===== Dataset section =====

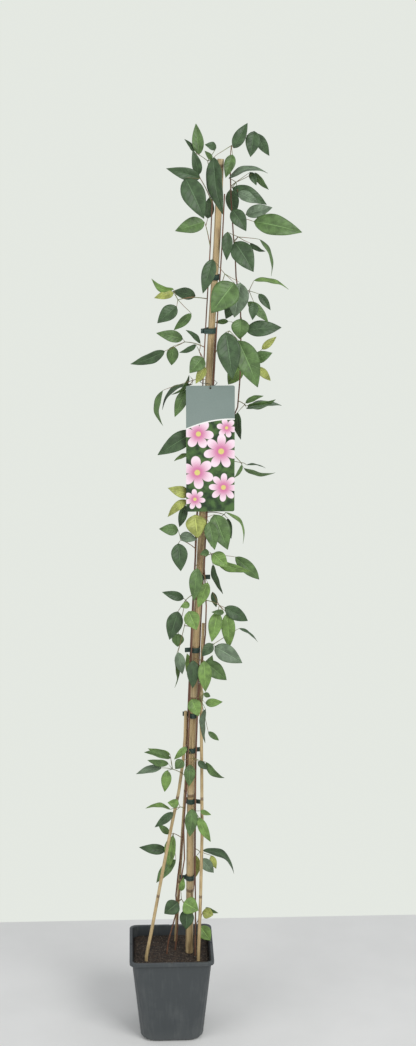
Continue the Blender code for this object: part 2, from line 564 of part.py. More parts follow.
def cane_route(name):
    """World points of a cane's axis, starting at its buried foot."""
    points = [placed(*place) for place in CANES[name]["route"]]
    foot = CANE_FOOT
    low, high = points[0], points[1]
    points[0] = low.lerp(high, (foot - low.z) / (high.z - low.z))
    return points


def stem_route(name, main_route):
    """World points of a stem's axis: its free part, its climb beside the main cane, and its tail."""
    plan = STEMS[name]
    start, stop, steps = plan["follow"]
    points = [placed(*place) for place in plan["free"]]
    for index in range(steps + 1):
        share = index / steps
        height = (start + (stop - start) * share) * CM
        bearing = math.radians(plan["bearings"][0] * (1 - share) + plan["bearings"][1] * share)
        reach = plan["reach"] * CM
        points.append(at_height(main_route, height)
                      + Vector((math.cos(bearing) * reach, math.sin(bearing) * reach, 0.0)))
    points += [placed(*place) for place in plan["tail"]]
    return smooth_route(points)


def hull_prism(name, circles, offset, low, high, collection):
    """Prism round several upright circles (centre, radius), grown by `offset`."""
    work = bmesh.new()
    sides = 12
    for centre, radius in circles:
        grown = (radius + offset) / math.cos(math.pi / sides)
        for step in range(sides):
            angle = 2 * math.pi * (step + 0.5) / sides
            for z in (low, high):
                work.verts.new((centre.x + grown * math.cos(angle), centre.y + grown * math.sin(angle), z))
    result = bmesh.ops.convex_hull(work, input=work.verts)
    spare = [item for item in result["geom_interior"] + result["geom_unused"]
             if isinstance(item, bmesh.types.BMVert)]
    bmesh.ops.delete(work, geom=list(set(spare)), context="VERTS")
    bmesh.ops.dissolve_limit(work, angle_limit=0.001, verts=work.verts, edges=work.edges)
    bmesh.ops.recalc_face_normals(work, faces=work.faces)
    return new_object(name, work, collection)


def build_tie(number, plan, routes, radii, collection):
    """Tape band round the pieces it holds, with one free end that stands out."""
    height, held, bearing = plan
    middle = height * CM
    low, high = middle - TIE_HEIGHT / 2, middle + TIE_HEIGHT / 2
    circles = [(at_height(routes[name], middle), radii[name] + 0.0003) for name in held]
    band = hull_prism(f"tie_{number}", circles, GAP + TIE_THICK, low, high, collection)
    centre = circles[0][0]
    turn = Matrix.Rotation(math.radians(bearing), 4, "Z")
    reach = circles[0][1] + GAP + TIE_THICK / 2
    tail = box("tail", (TIE_TAIL + reach, TIE_THICK, TIE_HEIGHT * 0.9),
               Vector(((TIE_TAIL + reach) / 2, 0.0, 0.0)), collection)
    tail.matrix_world = Matrix.Translation((centre.x, centre.y, middle)) @ turn
    band = combine(band, tail, "UNION", collection)
    bore = hull_prism("bore", circles, GAP, low - 0.01, high + 0.01, collection)
    return combine(band, bore, "DIFFERENCE", collection)


def build_label(collection):
    """Upright card with rounded corners and a round hole near its top."""
    curve = bpy.data.curves.new("label", "CURVE")
    curve.dimensions = "2D"
    curve.fill_mode = "BOTH"
    curve.extrude = LABEL_THICK / 2
    half_width, half_height = LABEL_WIDTH / 2, LABEL_HEIGHT / 2
    corners = []
    for quarter, (sign_x, sign_z) in enumerate(((1, 1), (-1, 1), (-1, -1), (1, -1))):
        for step in range(POT_ARC + 1):
            angle = (quarter + step / POT_ARC) * math.pi / 2
            corners.append((sign_x * (half_width - LABEL_CORNER) + LABEL_CORNER * math.cos(angle),
                            sign_z * (half_height - LABEL_CORNER) + LABEL_CORNER * math.sin(angle)))
    sides = 12
    hole_z = half_height - LABEL_HOLE_DROP
    hole = [(LABEL_HOLE_RADIUS * math.cos(-2 * math.pi * step / sides),
             hole_z + LABEL_HOLE_RADIUS * math.sin(-2 * math.pi * step / sides)) for step in range(sides)]
    for outline in (corners, hole):
        spline = curve.splines.new("POLY")
        spline.points.add(len(outline) - 1)
        spline.use_cyclic_u = True
        for node, (x, z) in zip(spline.points, outline):
            node.co = (x, z, 0.0, 1.0)
    obj = bpy.data.objects.new("label", curve)
    collection.objects.link(obj)
    obj.matrix_world = Matrix.Translation(placed(*LABEL_CENTRE)) @ Matrix.Rotation(math.pi / 2, 4, "X")
    return bake(obj, collection)


def build_label_tie(main_route, collection):
    """Thin loop: through the label's hole, over its top edge and round the main cane."""
    centre = placed(*LABEL_CENTRE)
    top = centre.z + LABEL_HEIGHT / 2
    hole = Vector((centre.x, centre.y, top - LABEL_HOLE_DROP))
    axis = at_height(main_route, top)
    front = 0.0032
    over = top + 0.0020
    clear = 0.0145
    key = [
        hole + Vector((0.0, front, -0.0004)),
        hole + Vector((0.0, -front * 0.5, 0.0)),
        Vector((centre.x, centre.y - front, (hole.z + top) / 2 + 0.0010)),
        Vector((centre.x - 0.0006, centre.y, over + 0.001)),
        Vector((axis.x - 0.0110, axis.y - 0.0085, over + 0.001)),
        Vector((axis.x - clear, axis.y, over + 0.002)),
        Vector((axis.x - 0.0100, axis.y + 0.0125, over + 0.003)),
        Vector((axis.x, axis.y + 0.0155, over + 0.003)),
        Vector((axis.x + 0.0105, axis.y + 0.0125, over + 0.002)),
        Vector((axis.x + clear, axis.y, over)),
        Vector((axis.x + 0.0110, axis.y - 0.0095, over - 0.002)),
    ]
    return tube("label_tie", key, (LOOP_RADIUS, LOOP_RADIUS), 1, collection, cyclic=True)


def blade_width(t):
    """Half width of a blade along its midrib, from 0 at the base to 0 at the tip, 1 at its widest."""
    return math.sin(math.pi * t ** 0.72) ** 0.9 if 0 < t < 1 else 0.0


def blade_frame(plan, number):
    """World base, direction, face normal, side, length, width and arch of a blade."""
    base = placed(plan[0], plan[5], plan[1])
    tip = placed(plan[2], plan[6], plan[3])
    along = tip - base
    length = along.length
    along.normalize()
    seen = plan[4] * CM
    width = max(seen, SLENDER * length)
    facing = Vector((0.0, -1.0, 0.35))
    normal = (facing - along * facing.dot(along)).normalized()
    roll = math.acos(seen / width) * (1 if number % 2 else -1)
    normal = Matrix.Rotation(roll, 3, along) @ normal
    arch = plan[7] if len(plan) > 7 else ARCH
    return base, along, normal, along.cross(normal), length, width, arch


def build_blade(plan, number, collection):
    """Thin leaflet blade: a grid bent along its midrib, folded at it, and given a thickness."""
    base, along, normal, side, length, width, arch = blade_frame(plan, number)
    stations = 2 if length < SMALL_BLADE else 3
    work = bmesh.new()
    bmesh.ops.create_grid(work, x_segments=2, y_segments=stations, size=0.5)
    for vertex in work.verts:
        t = vertex.co.y + 0.5
        across = vertex.co.x * blade_width(t) * width
        rise = arch * length * math.sin(math.pi * t) + FOLD * abs(across)
        vertex.co = base + along * (length * t) + side * across + normal * rise
    bmesh.ops.remove_doubles(work, verts=work.verts, dist=1e-6)
    obj = new_object("blade", work, collection)
    solid = obj.modifiers.new("thickness", "SOLIDIFY")
    solid.thickness = BLADE_THICK
    solid.offset = 0.0
    return bake(obj, collection)


def blade_samples(plan, number, parting):
    """World points spread over a blade and along its stalk."""
    base, along, normal, side, length, width, arch = blade_frame(plan, number)
    points = [parting.lerp(base, step / 8) for step in range(2, 9)]
    rows = max(5, round(length / CLEARANCE))
    for row in range(rows + 1):
        t = row / rows
        middle = base + along * (length * t) + normal * (arch * length * math.sin(math.pi * t))
        for column in range(-4, 5):
            across = column / 8 * blade_width(t) * width
            points.append(middle + side * across + normal * (FOLD * abs(across)))
    return np.array(points)


def obstacle_samples(routes, radii):
    """Points of the canes, stems and label, with the distance that leaves keep from each."""
    points, reaches = [], []
    heights = [plan[0] * CM for plan in TIES]
    for name, route in routes.items():
        for low, high in zip(route, route[1:]):
            pieces = max(1, round((high - low).length / CLEARANCE))
            for step in range(pieces):
                point = low.lerp(high, step / pieces)
                near_tie = min(abs(point.z - height) for height in heights) < TIE_HEIGHT
                points.append(point)
                reaches.append(radii[name] + (TIE_ROOM if near_tie and name == "cane_main" else LEAF_ROOM))
    centre = placed(*LABEL_CENTRE)
    for column in range(-12, 13):
        for row in range(-32, 36):
            points.append(centre + Vector((column * LABEL_WIDTH / 24, 0.0, row * LABEL_HEIGHT / 64)))
            reaches.append(CLEARANCE)
    for step in range(48):
        turn = Matrix.Rotation(step * math.pi / 24, 3, "Z")
        for z in (POT_HEIGHT, POT_HEIGHT - 0.006):
            rim = turn @ Vector((1.0, 0.0, 0.0))
            scale = POT_RIM_HALF / max(abs(rim.x), abs(rim.y))
            points.append(Vector((rim.x * scale, rim.y * scale, z)))
            reaches.append(0.006)
    return np.array(points), np.array(reaches)


def is_clear(samples, points, reaches):
    """Whether no sample lies within its reach of any obstacle point."""
    low, high = samples.min(axis=0) - 0.02, samples.max(axis=0) + 0.02
    near = np.all((points > low) & (points < high), axis=1)
    if not near.any():
        return True
    gaps = np.linalg.norm(samples[:, None, :] - points[None, near, :], axis=2)
    return bool((gaps > reaches[None, near]).all())


def settle_leaves(routes, radii):
    """Find for each leaf its petiole and the depth at which each blade is clear of everything else."""
    points, reaches = obstacle_samples(routes, radii)
    settled = {}
    for name, (stem, height, fork, blades) in LEAVES.items():
        root = at_height(routes[stem], height * CM)
        parting = placed(*fork)
        run = [parting.lerp(root, step / 24) for step in range(25)]
        free = 0
        while free < 24 and is_clear(np.array([run[free + 1]]), points, reaches):
            free += 1
        own = [np.array(run[:free + 1])]
        chosen = []
        for number, plan in enumerate(blades):
            for shift in DEPTH_SHIFTS:
                moved = (*plan[:5], plan[5] + shift, plan[6] + shift, *plan[7:])
                samples = blade_samples(moved, number, parting)
                if is_clear(samples, points, reaches):
                    chosen.append((moved, number))
                    own.append(samples)
                    break
        settled[name] = (run[free], parting, chosen)
        taken = np.concatenate(own)
        points = np.concatenate([points, taken])
        reaches = np.concatenate([reaches, np.full(len(taken), CLEARANCE)])
    return settled


def build_leaf(name, settled, collection):
    """Compound leaf: a petiole, a stalk to each blade, and the blades, as one body."""
    start, parting, blades = settled[name]
    if (start - parting).length < 3 * PETIOLE_RADIUS:
        start = parting + Vector((0.0, 0.0, 3 * PETIOLE_RADIUS))
    leaf = tube(name, [start, parting], (PETIOLE_RADIUS, PETIOLE_RADIUS), 0, collection)
    for plan, number in blades:
        for depth in STALK_DEPTHS:
            trial = leaf.copy()
            trial.data = leaf.data.copy()
            collection.objects.link(trial)
            trial = add_blade(trial, plan, number, parting, depth, collection)
            if is_sound(trial):
                bpy.data.objects.remove(leaf, do_unlink=True)
                leaf = trial
                break
            bpy.data.objects.remove(trial, do_unlink=True)
    leaf.name = name
    return leaf


def add_blade(leaf, plan, number, parting, depth, collection):
    """Union a stalk and its blade to a leaf; the stalk runs into the blade by a share of its length."""
    base, along, normal, _, length, _, arch = blade_frame(plan, number)
    inside = base + along * (depth * length) + normal * (arch * length * math.sin(math.pi * depth))
    lead = parting - (inside - parting).normalized() * STALK_RADIUS * (depth * 5)
    stalk = tube("stalk", [lead, inside], (STALK_RADIUS, STALK_RADIUS), 0, collection)
    leaf = combine(leaf, stalk, "UNION", collection)
    return combine(leaf, build_blade(plan, number, collection), "UNION", collection)


def is_sound(obj):
    """Whether a mesh is one closed body without slivers."""
    work = bmesh.new()
    work.from_mesh(obj.data)
    sound = all(len(edge.link_faces) == 2 and edge.calc_length() > 1e-6 for edge in work.edges)
    start = next(iter(work.verts))
    seen = {start}
    waiting = [start]
    while waiting:
        for edge in waiting.pop().link_edges:
            for vertex in edge.verts:
                if vertex not in seen:
                    seen.add(vertex)
                    waiting.append(vertex)
    sound = sound and len(seen) == len(work.verts)
    work.free()
    return sound


def main():
    """Build every piece of the plant into its collection."""
    clear_scene()
    parts = make_collection("potted_clematis")
    routes = {name: cane_route(name) for name in CANES}
    main_route = routes["cane_main"]
    routes.update({name: stem_route(name, main_route) for name in STEMS})
    radii = {name: max(plan["radii"]) for name, plan in CANES.items()}
    radii.update({name: STEM_RADIUS for name in STEMS})

    finish = {"pot_plastic": [build_pot(parts)], "soil": [build_soil(routes, radii, parts)]}
    finish["bamboo"] = [tube(name, routes[name], plan["radii"], CANE_RESOLUTION, parts)
                        for name, plan in CANES.items()]
    finish["stem_bark"] = [tube(name, routes[name], (STEM_RADIUS, STEM_RADIUS * 0.8), 1, parts)
                           for name in STEMS]
    finish["tape"] = [build_tie(number + 1, plan, routes, radii, parts) for number, plan in enumerate(TIES)]
    finish["tape"].append(build_label_tie(main_route, parts))
    finish["label_card"] = [build_label(parts)]
    settled = settle_leaves(routes, radii)
    finish["leaf_green"] = [build_leaf(name, settled, parts) for name in LEAVES]
    for name, objects in finish.items():
        for obj in objects:
            obj.data.materials.clear()
            obj.data.materials.append(make_material(name))
            obj.data.shade_smooth()
            obj.data.set_sharp_from_angle(angle=math.radians(35))


main()
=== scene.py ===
"""Looks of the potted clematis: finishes, fine leaves, label print, lights and camera.

The leaf plan repeats the model's own plan, so that every fine blade lies where its plain solid does.
"""
from __future__ import annotations

import logging
import math
import random
from dataclasses import dataclass, field
from enum import Enum

import bpy
import numpy as np
from mathutils import Matrix, Vector


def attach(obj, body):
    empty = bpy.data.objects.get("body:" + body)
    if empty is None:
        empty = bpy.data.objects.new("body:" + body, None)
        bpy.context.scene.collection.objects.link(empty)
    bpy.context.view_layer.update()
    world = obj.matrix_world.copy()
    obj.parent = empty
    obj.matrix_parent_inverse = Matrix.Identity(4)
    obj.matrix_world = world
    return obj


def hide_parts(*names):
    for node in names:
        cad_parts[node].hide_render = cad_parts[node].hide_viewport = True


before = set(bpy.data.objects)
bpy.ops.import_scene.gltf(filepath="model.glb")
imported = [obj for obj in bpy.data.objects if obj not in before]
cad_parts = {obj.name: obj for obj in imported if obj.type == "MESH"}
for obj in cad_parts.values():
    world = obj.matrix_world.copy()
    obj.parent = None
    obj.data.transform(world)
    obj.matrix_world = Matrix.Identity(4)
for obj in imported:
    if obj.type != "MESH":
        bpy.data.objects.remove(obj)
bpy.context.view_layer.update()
LOG = logging.getLogger("clematis")

CM = 0.01                       # the tables below are in centimetres
EYE = Vector((-0.054, -3.0, 1.736))

CANE_FOOT = 0.040
POT_RIM_HALF = 0.075
POT_HEIGHT = 0.165
LABEL_WIDTH = 0.081
LABEL_HEIGHT = 0.215
LABEL_CENTRE = (7.05, -1.5, 107.65)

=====

• **What you have to do**:
Nothing but the lines from the line that contains "name in LEAVES]" through the line that contains "from __future__ import annotations" should be given again, each exactly as it stands, both ends included.

• **Answer to the exercise**:
    finish["leaf_green"] = [build_leaf(name, settled, parts) for name in LEAVES]
    for name, objects in finish.items():
        for obj in objects:
            obj.data.materials.clear()
            obj.data.materials.append(make_material(name))
            obj.data.shade_smooth()
            obj.data.set_sharp_from_angle(angle=math.radians(35))


main()
=== scene.py ===
"""Looks of the potted clematis: finishes, fine leaves, label print, lights and camera.

The leaf plan repeats the model's own plan, so that every fine blade lies where its plain solid does.
"""
from __future__ import annotations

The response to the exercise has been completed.